En quelque sorte, il faut que ce Parti socialiste renaisse, celui de la Gauche plurielle, celui des trente-cinq heures, qu’il cesse d’etre un parti des divisions, des minorités visibles, qu’il défende à nouveau les travailleurs et uniquement eux, qu’il défende par exemple la semaine de quatre jours, idée qui se répand au niveau européen, en l’imposant par la loi, réglementairement, comme il avait mis en œuvre les trente-cinq heures ou le mariage pour tous, qu’il casse les réformes du droit du travail de ces prédécesseurs, que ce soit Sarkozy, El Konnery, ou Macron, comme le Parti socialiste de Miterrand avait cassé et dénaturé en 1988 les réformes de Chirac.

 

C’était une habitude. La gauche mettait en œuvre des réformes pour les travailleurs et les syndicats. La droite mettait en œuvre des réformes pour le patronat. 2012 fut une première : un Parti socialiste qui mettait en œuvre une réforme pour le patronat. De là date mon mepris pour les faux socialistes qui étaient au pouvoir à ce moment-là.
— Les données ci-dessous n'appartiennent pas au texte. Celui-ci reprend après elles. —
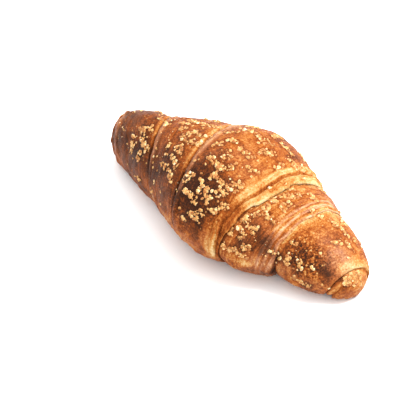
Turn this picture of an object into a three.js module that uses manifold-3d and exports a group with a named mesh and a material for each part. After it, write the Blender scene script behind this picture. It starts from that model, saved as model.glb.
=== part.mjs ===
// A straight filled croissant with a crumb topping, baked whole.
// Millimetres, +Z up. X runs along the croissant, Y across it, and it rests on z = 0.
// Its dough was rolled up from a long triangle, so the edges of the turns are two spirals that start
// together under the middle and run outwards, one to each end. The crust puffs between the edges.
import * as THREE from "three";
import { mergeVertices } from "three/addons/utils/BufferGeometryUtils.js";
import Module from "manifold-3d";

// Overall size
const length = 156;
const width = 73;
const height = 50;

// How the roll thins towards its left (-X) and right (+X) ends, as shares of the width and height
const ends = {
  left: { width: 0.18, height: 0.5, widthTaper: 0.7, heightTaper: 1.15 },
  right: { width: 0.16, height: 0.26, widthTaper: 1.5, heightTaper: 0.96 },
};
const ridgeSoftness = 0.08; // how gently the two tapers meet in the middle, in half lengths
const bluntness = 22; // a higher number makes a squarer end
const waistHeight = 0.43; // level of the widest point, as a share of the height
const squareness = { upper: 0.96, lower: 1.12 }; // 1 is an ellipse in section, less is boxier
const sinkShare = 0.12; // how much of the height the tray has pressed flat
const curve = 3; // the ends lie this much further back than the middle
const lean = 2.3; // the roll is turned so that its right end lies this much further back than its middle
// By the seam to the right of the fourth turn the roll is narrower by this share, and lies further back
const narrowing = { at: 49, halfLength: 15, share: 0.105, back: 1.6 };

// Where the edges of the dough lie, as distances from x = 0 at each quarter turn of the roll.
// They start at the bottom, and go by the near side (-Y), the top and the far side to the bottom again.
const rightEdge = [19, 22.5, 29, 33, 37, 44.5, 46, 51, 60, 69.5, 73.5, 75, 75.8];
const leftEdge = [1, 1.5, 10.5, 14, 21, 30, 42.5, 50, 58, 68, 72, 74, 75.2];
const turns = 3;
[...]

Et la fuite d’une grande partie des députés de ce parti pour prendre l’étiquette LREM est juste venu conforter mon mépris (la plus grande partie des socialistes dionysiens y avait succombé, ce qui n’a pas empêché ces mêmes élus de se faire élire avec l’étiquette Nupes ou PS cinq années plus tard lorsque l’étiquette LREM puait).

 

A défaut d’une telle renaissance, une grande partie de cette France-là votera (et vote déjà) pour le Rassemblement national de Marine Le Pen.